A nemmeno due settimane dall’atteso consiglio direttivo del 10 marzo della BCE non è ancora chiaro quale posizione prenderanno i banchieri centrali dell’Eurozona relativamente alla stretta monetaria ritenuta ormai necessaria per fronteggiare la recrudescenza inflazionistica in corso. La quale recrudescenza, ormai l’hanno capito tutti, non sarà per niente quel “fenomeno temporaneo” che i policy maker di tutte le istituzioni internazionali pensavano fosse, soltanto fino a qualche settima fa.
Certamente, lo scoppio della guerra tra Russia e Ucraina rischia seriamente di rimescolare di nuovo tutte le carte in tavola. Il capo economista della Banca centrale europea, Philip Lane, ad esempio, la scorsa settimana ha sostenuto che il conflitto in corso potrebbe ridurre il PIL della zona euro dello 0,3%-0,4% rispetto alle previsioni precedenti nel 2022. Una cattiva notizia che giunge nel mezzo di una ripresa post pandemica già messa a dura prova dal ritorno prepotente dell’inflazione.
Questo è stato lo “scenario intermedio” presentato da Lane in una riunione del Consiglio direttivo a Parigi, tenutosi poche ore dopo che la Russia ha invaso l’Ucraina e mentre i funzionari della BCE stanno ancora discutendo su come la crisi potrebbe influenzare i loro piani per ritirare le misure di stimolo monetario nel breve periodo.
Lo scoppio della guerra tra Russia e Ucraina e le conseguenze
Lane presenterà previsioni più accurate alla riunione del prossimo 10 marzo, nella quale la BCE dovrebbe spiegare definitivamente ai mercati come intende gestire il futuro del suo programma di acquisto di asset (APP).
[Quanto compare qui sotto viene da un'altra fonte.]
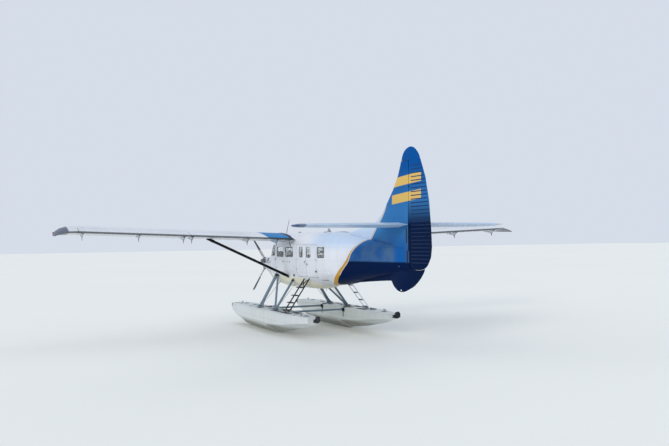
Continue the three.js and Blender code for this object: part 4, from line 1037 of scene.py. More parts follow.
def doors():
    """Edging round each doorway, rivets on each door and its handle."""
    edging = Shape()
    for name, side, u0, u1, sill, handle_u, handle_z in DOORS:
        start, end, foot, top = u0 - EDGE_GROW, u1 + EDGE_GROW, sill - EDGE_GROW, DOOR_TOP + EDGE_GROW
        if name == "cabin_door_front":
            outline = path([(u0, top), (end, top), (end, foot), (u0, foot)], (16, 24, 16))
        elif name == "cabin_door_rear":
            outline = path([(u1, foot), (start, foot), (start, top), (u1, top)], (16, 24, 16))
        else:
            outline = path([(start, foot), (start, top), (end, top), (end, foot), (start, foot)],
                           (24, 20, 24, 20))[:-1]
        shared = name in ("cabin_door_front", "cabin_door_rear")
        edging.bead(*side_line(outline, side), EDGE_WIDE, 0.0018, loop=not shared)
        if name == "cabin_door_rear":
            strip = Shape()
            line = between((u1 - 0.012, sill + 0.01), (u1 - 0.012, DOOR_TOP - 0.01), 30)
            strip.bead(*side_line(line, side), 0.020, 0.0024)
            strip.piece("door_meeting_strip", DOOR_SEAL, "panel_black", "cabin_door_rear_body")
        panel = Shape()
        line = rounded(u0 + RIVET_INSET, u1 - RIVET_INSET, sill + RIVET_INSET, PANEL_TOP, 0.05, 0.04)
        rivets(panel, side_line(line, side), 0.050)
        panel.piece(f"{name}_rivets", AIRFRAME, "airframe_white", f"{name}_body")
        handle(name, side, handle_u, handle_z)
    edging.piece("door_edging", DOOR_SEAL, "panel_black")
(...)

Da questo punto di vista, la presidentessa Christine Lagarde ha già dichiarato che la Banca cesserà di effettuare nuovi acquisti di bond nell’ambito dello schema di emergenza pandemica(PEPP) dal mese di marzo.
Nonostante Lane non abbia ancora presentato le nuove previsioni sull’inflazione dell’area euro, egli ha, tuttavia, dichiarato che ci sarà un aumento significativo della proiezione per il 2022, suggerendo che le stime relative alla fine dell’orizzonte temporale considerato dalla BCE (2024) potrebbero essere ancorate al di sotto dell’obiettivo del 2%. Una posizione che però è niente affatto condivisa da molti, se non la maggior parte, degli analisti.
Le previsioni di inflazione e crescita saranno cruciali per capire se la BCE potrà davvero permettersi di cessare l’APP, una condizione prodromica che porterebbe al primo rialzo dei tassi d’interesse dell’ultimo decennio.
Il governatore della Banca centrale greca Yannis Stournaras, una colomba politica nota per aver favorito l’abbassamento dei tassi, ha dichiarato a Reuters che la BCE dovrebbe continuare ad acquistare obbligazioni almeno fino alla fine dell’anno, nell’intento di attutire le ricadute della crisi ucraina. E proprio la guerra potrebbe essere usata dalla BCE come giustificazione per rimandare nuovamente la sua stretta monetaria. Ritardo che, però, potrebbe esacerbare ancor di più il fenomeno inflazionistico, innescando un circolo vizioso nel quale, alla fine, la BCE potrebbe presto essere intrappolata.